Kino present Rollin’s Fascination with a 1.66:1 frame, via an AVC encode that has been mastered from the 35mm negative. It looks like film and appears very pleasantly unmolested by digital tinkering. There is no overt edge enhancement, no smearing and no DNR to blight the image. Grain isn’t overbearing and looks naturally resolved. The print is very robust, but there are some small and unworrying signs of wear and tear that can crop up.
The aesthetic, which is typical of Rollin, is overcast and raw, yet this does not mean that the image is lacking in vitality, clarity and good colour saturation when called for. The picture is deep and bold, but the scenery has not been bolstered by the photography to look greener, or sharper or more atmospheric. Rollin shoots pretty much as is, and his films tend to look dour and stripped down, making use of the natural light. There is nearly always the sense that rain is hanging in the air, and this makes for a consistently clear, yet darker-hued palette.

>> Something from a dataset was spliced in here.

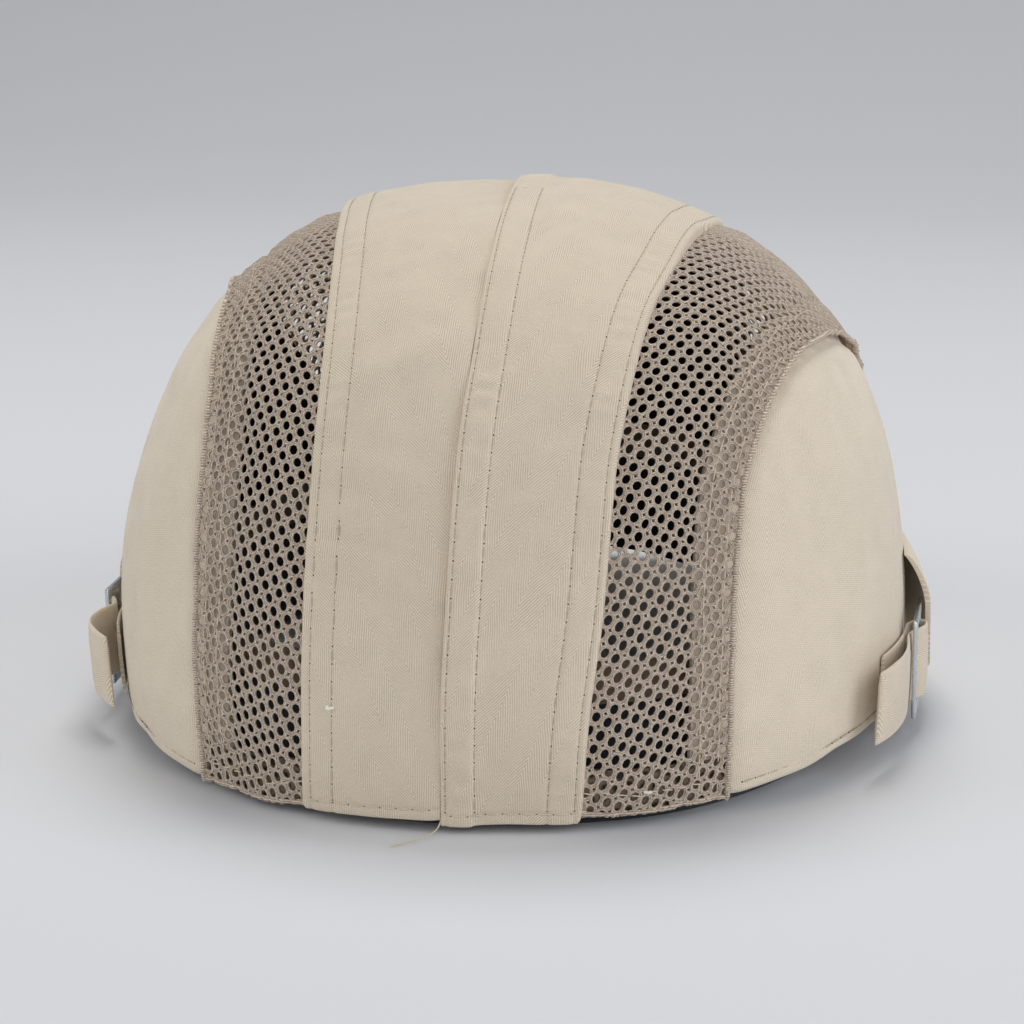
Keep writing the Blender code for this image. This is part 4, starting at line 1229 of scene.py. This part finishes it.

Although candles and flames in the open fire are often points of warmth and light, Rollin’s film doesn’t maximise on shadow as a contrast. In fact, for a film that is set in and around a satanic chateau that will become awash with blood and bodies, there is no sense of the visual darkness in the frame being used for traditionally spooky ambience. We don’t have creepy talons or pale, fanged faces creeping out of the gloomier pockets of the screen. But black levels are deep and strong. Perhaps a little bit too strong at times, when they appear to engulf some of the finer detail in the print. When colours do ignite, however, they do so very well. The blood, which never gushes, is bright and theatrical. The orange of the dancing flames comes across well, with depth and warmth. The wacky red of Marc’s barber-shop/gondolier jacket leaps from the screen, and the earthy greens and browns of the chilly meadowland around the mansion are nicely settled with authenticity into the picture. There is no banding that I noticed, and skin-tones, which are aesthetically pale and bland actually look fine. There is some sparkle and definition to the eyes too.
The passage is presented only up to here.